Curious how retailers in various branches view the 'new normal' in shopping? And to what extent are these adjustments for the short term or are they perhaps permanent?

Hygiene: here to stay!
Much more attention will have to be paid to hygiene: now and in the future. Not only the government is currently asking that, but organizations such as WHO are warning against the arrival of more such epidemics if our society does not change. How do you deal with this practically as a retailer? And what does the customer expect?

In many shops you will see disinfectant cleaning products (for shopping baskets and carts) and hand gel at the entrance. Where at the beginning of the crisis, for example, cleaning of shopping carts in supermarkets was done by staff, you now increasingly see that it is offered on the basis of self-service.

It does not yet seem that the entrepreneur sees this as a permanent solution. A simple solution could be: a cleaning point at the entrance of the store, as you see at the petrol stations at the pump (the plastic gloves and paper towels).

In Fashion one has to deal with another aspect of hygiene; here you see that the customer is now hesitant to try on clothes. There are fashion stores, such as Purdey, that think along with the customer and have placed a steam appliance in the fitting rooms. For example, all clothing that is appropriate is hung on a clothes rack by the customer and visibly steamed by an employee before it is hung back on the rack. Purdey's customers express their appreciation for the serious approach to the current Corona situation and are relieved that they can shop safely in the ambience of the store they are so familiar with.

Advice at an appropriate distance
And then there is the dilemma of 'fitting' and keeping the 1.5 meter distance with the employee. At the beginning of the crisis, this was of course mainly solved by all kinds of Personal Shopping initiatives. For example, at Purdey it is possible to go through the collection virtually during a video call with a style consultant. That this personal contact is valued translates into higher receipt amounts; but it does not alter the fact that customers like to come to the store.

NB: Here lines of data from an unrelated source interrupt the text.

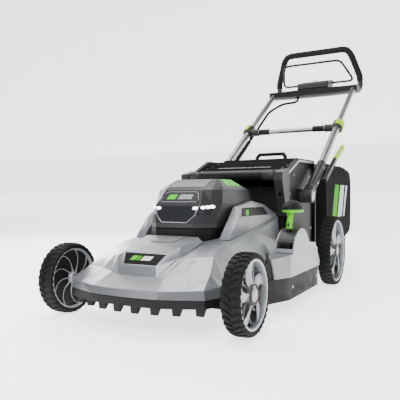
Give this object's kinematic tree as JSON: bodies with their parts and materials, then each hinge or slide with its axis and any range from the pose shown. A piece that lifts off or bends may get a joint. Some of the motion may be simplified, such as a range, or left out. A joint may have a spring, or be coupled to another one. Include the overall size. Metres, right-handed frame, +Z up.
{
  "type": "push lawn mower",
  "caption": "Battery walk-behind lawn mower with folding telescopic handle, bail, cutting-height lever, hinged hood and rear door, grass bag and spinning wheels and blade",
  "frame": {"origin": "bottom centre of the whole mower's bounding box, on the ground", "axes": "+Z up, +Y to the rear where the operator stands, +X to the operator's left"},
  "size_m": [0.586, 1.7374, 1.0883],
  "materials": {
    "silver_plastic": "satin silver-grey",
    "black_plastic": "fine-grain black",
    "charcoal_plastic": "satin charcoal",
    "lime_plastic": "glossy lime",
    "tyre_rubber": "moulded tread",
    "zinc_steel": "zinc-plated",
    "blade_steel": "black e-coat",
    "aluminium_tube": "brushed, clear anodised",
    "grip_foam": "soft foam",
    "bag_fabric": "woven polyester"
  },
  "bodies": {
    "bag_body": {"bag_frame": "black_plastic", "grass_bag": "bag_fabric"},
    "bail_body": {"bail": "blade_steel"},
    "deck": {"battery_base": "black_plastic", "battery_pack": "charcoal_plastic", "deck_cover": "silver_plastic", "deck_pan": "black_plastic", "discharge_chute": "black_plastic", "front_bumper": "black_plastic", "handle_pillar_left": "charcoal_plastic", "handle_pillar_right": "charcoal_plastic", "hood_pod_left": "silver_plastic", "hood_pod_right": "silver_plastic", "lever_gate": "charcoal_plastic", "motor_housing": "charcoal_plastic", "nose_panel": "silver_plastic", "rear_cheek_left": "black_plastic", "rear_cheek_right": "black_plastic", "side_block_left": "silver_plastic", "side_block_right": "silver_plastic"},
    "battery_hood_body": {"battery_hood": "charcoal_plastic"},
    "blade_body": {"blade": "blade_steel", "motor_rotor": "zinc_steel"},
    "cam_lever_left_body": {"cam_lever_left": "lime_plastic"},
    "cam_lever_right_body": {"cam_lever_right": "lime_plastic"},
    "handle_upper": {"conduit": "black_plastic", "control_bar": "black_plastic", "corner_bracket_left": "charcoal_plastic", "corner_bracket_right": "charcoal_plastic", "grip_loop": "grip_foam", "switch_box": "charcoal_plastic", "upper_tube_left": "aluminium_tube", "upper_tube_right": "aluminium_tube"},
    "handle_lower": {"conduit_sleeve": "black_plastic", "crossbar": "aluminium_tube", "handle_clamp_left": "charcoal_plastic", "handle_clamp_right": "charcoal_plastic", "lower_tube_left": "aluminium_tube", "lower_tube_right": "aluminium_tube", "tube_socket_left": "charcoal_plastic", "tube_socket_right": "charcoal_plastic"},
    "front_axle_body": {"front_axle": "zinc_steel"},
    "front_wheel_left": {"front_wheel_left_rim": "silver_plastic", "front_wheel_left_tyre": "tyre_rubber"},
    "front_wheel_right": {"front_wheel_right_rim": "silver_plastic", "front_wheel_right_tyre": "tyre_rubber"},
    "hood_latch_body": {"hood_latch": "charcoal_plastic"},
    "height_lever_body": {"lever_arm": "blade_steel", "lever_knob": "black_plastic"},
    "link_rod_body": {"link_rod": "zinc_steel"},
    "rear_axle_body": {"rear_axle": "zinc_steel"},
    "rear_door_body": {"rear_door": "black_plastic"},
    "rear_wheel_left": {"rear_wheel_left_rim": "silver_plastic", "rear_wheel_left_tyre": "tyre_rubber"},
    "rear_wheel_right": {"rear_wheel_right_rim": "silver_plastic", "rear_wheel_right_tyre": "tyre_rubber"},
    "release_lever_left_body": {"release_lever_left": "lime_plastic"},
    "release_lever_right_body": {"release_lever_right": "lime_plastic"},
    "side_flap_body": {"side_flap": "charcoal_plastic"},
    "start_button_body": {"start_button": "lime_plastic"}
  },
  "joints": [
    {"name": "handle_fold", "type": "hinge", "parent": "deck", "child": "handle_lower", "pos_m": [0, -0.05367, 0.321], "axis": [1, 0, 0], "range_deg": [0, 130]},
    {"name": "handle_extend", "type": "slide", "parent": "handle_lower", "child": "handle_upper", "axis": [0, 0.829, 0.5592], "range_m": [-0.17, 0]},
    {"name": "cam_lever_left_turn", "type": "hinge", "parent": "handle_lower", "child": "cam_lever_left_body", "pos_m": [0.205, 0.38207, 0.64603], "axis": [0, -0.829, -0.5592], "range_deg": [0, 110]},
    {"name": "cam_lever_right_turn", "type": "hinge", "parent": "handle_lower", "child": "cam_lever_right_body", "pos_m": [-0.205, 0.38207, 0.64603], "axis": [0, 0.829, 0.5592], "range_deg": [0, 110]},
    {"name": "release_lever_left_lift", "type": "hinge", "parent": "handle_lower", "child": "release_lever_left_body", "pos_m": [0.239, 0.05969, 0.3854], "axis": [1, 0, 0], "range_deg": [0, 20], "stiffness_Nm_per_rad": 0.8, "springref_deg": -11.46},
    {"name": "release_lever_right_lift", "type": "hinge", "parent": "handle_lower", "child": "release_lever_right_body", "pos_m": [-0.239, 0.05969, 0.3854], "axis": [1, 0, 0], "range_deg": [0, 20], "stiffness_Nm_per_rad": 0.8, "springref_deg": -11.46},
    {"name": "bail_pull", "type": "hinge", "parent": "handle_upper", "child": "bail_body", "pos_m": [0, 0.84333, 0.917], "axis": [-1, 0, 0], "range_deg": [0, 36], "stiffness_Nm_per_rad": 0.6, "springref_deg": -11.46},
    {"name": "start_button_press", "type": "slide", "parent": "handle_upper", "child": "start_button_body", "axis": [0, 0, -1], "range_m": [0, 0.0035], "stiffness_N_per_m": 400, "springref_m": -0.001},
    {"name": "hood_open", "type": "hinge", "parent": "deck", "child": "battery_hood_body", "pos_m": [0, -0.30767, 0.252], "axis": [-1, 0, 0], "range_deg": [0, 48]},
    {"name": "hood_latch_press", "type": "slide", "parent": "battery_hood_body", "child": "hood_latch_body", "axis": [-1, 0, 0], "range_m": [0, 0.002], "stiffness_N_per_m": 500, "springref_m": -0.001},
    {"name": "height_lever_swing", "type": "hinge", "parent": "deck", "child": "height_lever_body", "pos_m": [0.245, -0.35367, 0.14426], "axis": [-1, 0, 0], "range_deg": [0, 50]},
    {"name": "front_axle_turn", "type": "hinge", "parent": "deck", "child": "front_axle_body", "pos_m": [0, -0.67602, 0.06193], "axis": [1, 0, 0], "range_deg": [0, 48]},
    {"name": "link_rod_turn", "type": "hinge", "parent": "front_axle_body", "child": "link_rod_body", "pos_m": [0.224, -0.65975, 0.09847], "axis": [1, 0, 0], "range_deg": [-48, 0]},
    {"name": "rear_axle_turn", "type": "hinge", "parent": "deck", "child": "rear_axle_body", "pos_m": [0, 0.10998, 0.08993], "axis": [1, 0, 0], "range_deg": [0, 48]},
    {"name": "front_wheel_left_spin", "type": "hinge", "parent": "front_axle_body", "child": "front_wheel_left", "pos_m": [0.266, -0.75367, 0.0965], "axis": [1, 0, 0], "continuous": true},
    {"name": "front_wheel_right_spin", "type": "hinge", "parent": "front_axle_body", "child": "front_wheel_right", "pos_m": [-0.266, -0.75367, 0.0965], "axis": [1, 0, 0], "continuous": true},
    {"name": "rear_wheel_left_spin", "type": "hinge", "parent": "rear_axle_body", "child": "rear_wheel_left", "pos_m": [0.269, 0.03233, 0.1245], "axis": [1, 0, 0], "continuous": true},
    {"name": "rear_wheel_right_spin", "type": "hinge", "parent": "rear_axle_body", "child": "rear_wheel_right", "pos_m": [-0.269, 0.03233, 0.1245], "axis": [1, 0, 0], "continuous": true},
    {"name": "blade_spin", "type": "hinge", "parent": "deck", "child": "blade_body", "pos_m": [0, -0.36867, 0.046], "axis": [0, 0, 1], "continuous": true},
    {"name": "rear_door_lift", "type": "hinge", "parent": "deck", "child": "rear_door_body", "pos_m": [0, -0.25667, 0.389], "axis": [1, 0, 0], "range_deg": [0, 60]},
    {"name": "grass_bag_slide", "type": "slide", "parent": "deck", "child": "bag_body", "axis": [0, 1, 0], "range_m": [0, 0.2]},
    {"name": "side_flap_lift", "type": "hinge", "parent": "deck", "child": "side_flap_body", "pos_m": [-0.2708, -0.29367, 0.0878], "axis": [0, 1, 0], "range_deg": [0, 80], "stiffness_Nm_per_rad": 0.08, "springref_deg": -11.46}
  ],
  "couplings": [
    {"joint": "front_axle_turn", "follows": "height_lever_swing", "ratio": 0.96},
    {"joint": "rear_axle_turn", "follows": "height_lever_swing", "ratio": 0.96},
    {"joint": "link_rod_turn", "follows": "height_lever_swing", "ratio": -0.96}
  ]
}
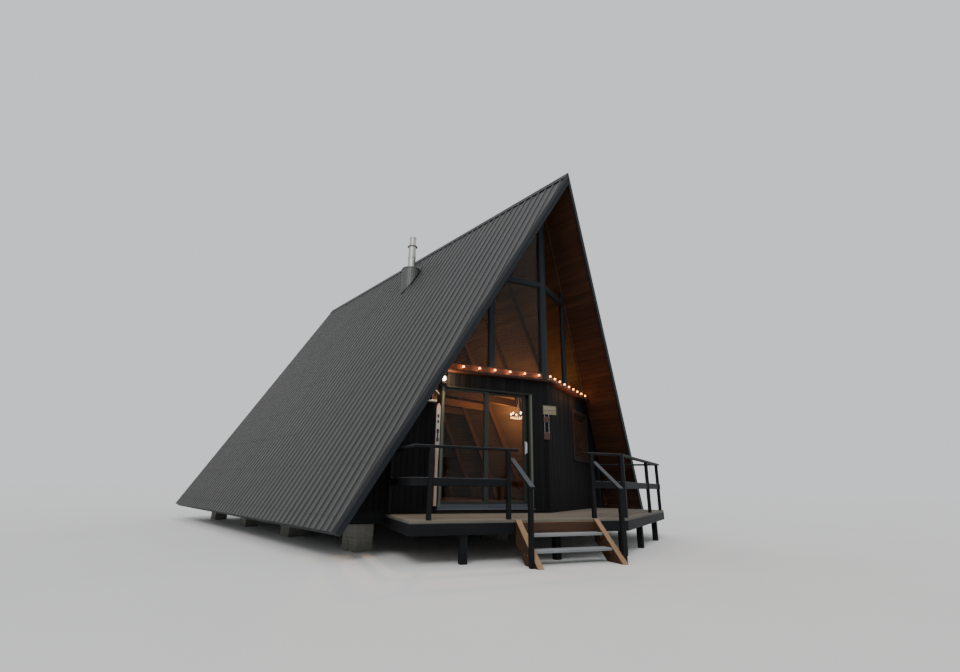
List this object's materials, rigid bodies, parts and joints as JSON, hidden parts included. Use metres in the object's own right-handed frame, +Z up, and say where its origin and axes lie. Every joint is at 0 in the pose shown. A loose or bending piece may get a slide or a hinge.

VanHaren also foresaw that personal attention and good advice is important in the 1.5-meter economy. Here too, consumers who prefer not to come to the store themselves or who may not be able to get it completely online, can use a Private Shopping service via WhatsApp since 21 April. And recently, in a number of shops, plexiglass fitting screens have been placed, so that children's feet can be measured in a responsible and safe way and shoes can be fitted. At Ziengs, they not only use fitting screens, but the employees also wear face shields at the Assen site. These plastic screens are attached to a plastic band or cap so that they protect the entire face and employees can talk freely with customers.

At Hunkemöller, the challenge was even greater, because how do you make it possible for the customer to try on her lingerie with the usual service (often in the fitting room) of the employee? The challenge lies in the fact that, as Michelle Almeida (Global TA coordinator) says, "Making genuine contact is now even more important than ever."

 “Making genuine contact is now even more important than ever.” - Michelle Almeida, Global TA coordinator Hunkemöller

And so Hunkemöller not only provides its employees with the tools to be able to offer this service remotely ('Find your HKM size' POS and tape measure at the door of the fitting room), but also demonstrates in an extensive instruction video how the employee can offer the 'world class service'. And it is obvious that you can easily access such a video via an employee app. This way they can view it when and where they want it.

Digital door policy
It is clear to everyone that we are not yet rid of the "1.5 meters", even if the measures are relaxed. The solution to limit shopping carts or baskets is a simple solution for a number of industries, but is not sufficient in, for example, fashion. We improvise here by providing shoe spoons, clothes hangers or customer numbers, but this does not feel like a permanent solution. Moreover, how do you avoid the annoyance of waiting your turn? In this way, we ensure that physical shopping becomes even less 'fun shopping'.

Why don't we give the old-fashioned customer counter a new, digital look? Register the entrance and exit of the store with sensors and tell the customer on digital screens at the entrance whether he / she can enter. Aldi Suisse already has such a digital door policy in 110 Swiss branches and Aldi Süd will equip half of its 1930 German branches with such a system.

It is even better if you make this data available to the employee and the website. Direct the employee, by signaling the manager when the customer visit has reached 90% of the maximum. From a service point of view it may be desirable to place an employee at the entrance.


And towards the website, so that customers can see in real time on the store page how busy it is in the store at the moment. For example, the customer can decide whether it is wise to go now or to wait a while and we avoid queues as recently emerged at the reopening of Ikea.

Looking at all these solutions, we see that these are mainly 'hygiene measures' that make it possible to shop safely, in a 1.5-meter economy, at all. It is essential to first create such a safe shopping environment, and then to get started with: how do we make fun shopping for the customer and the employee again?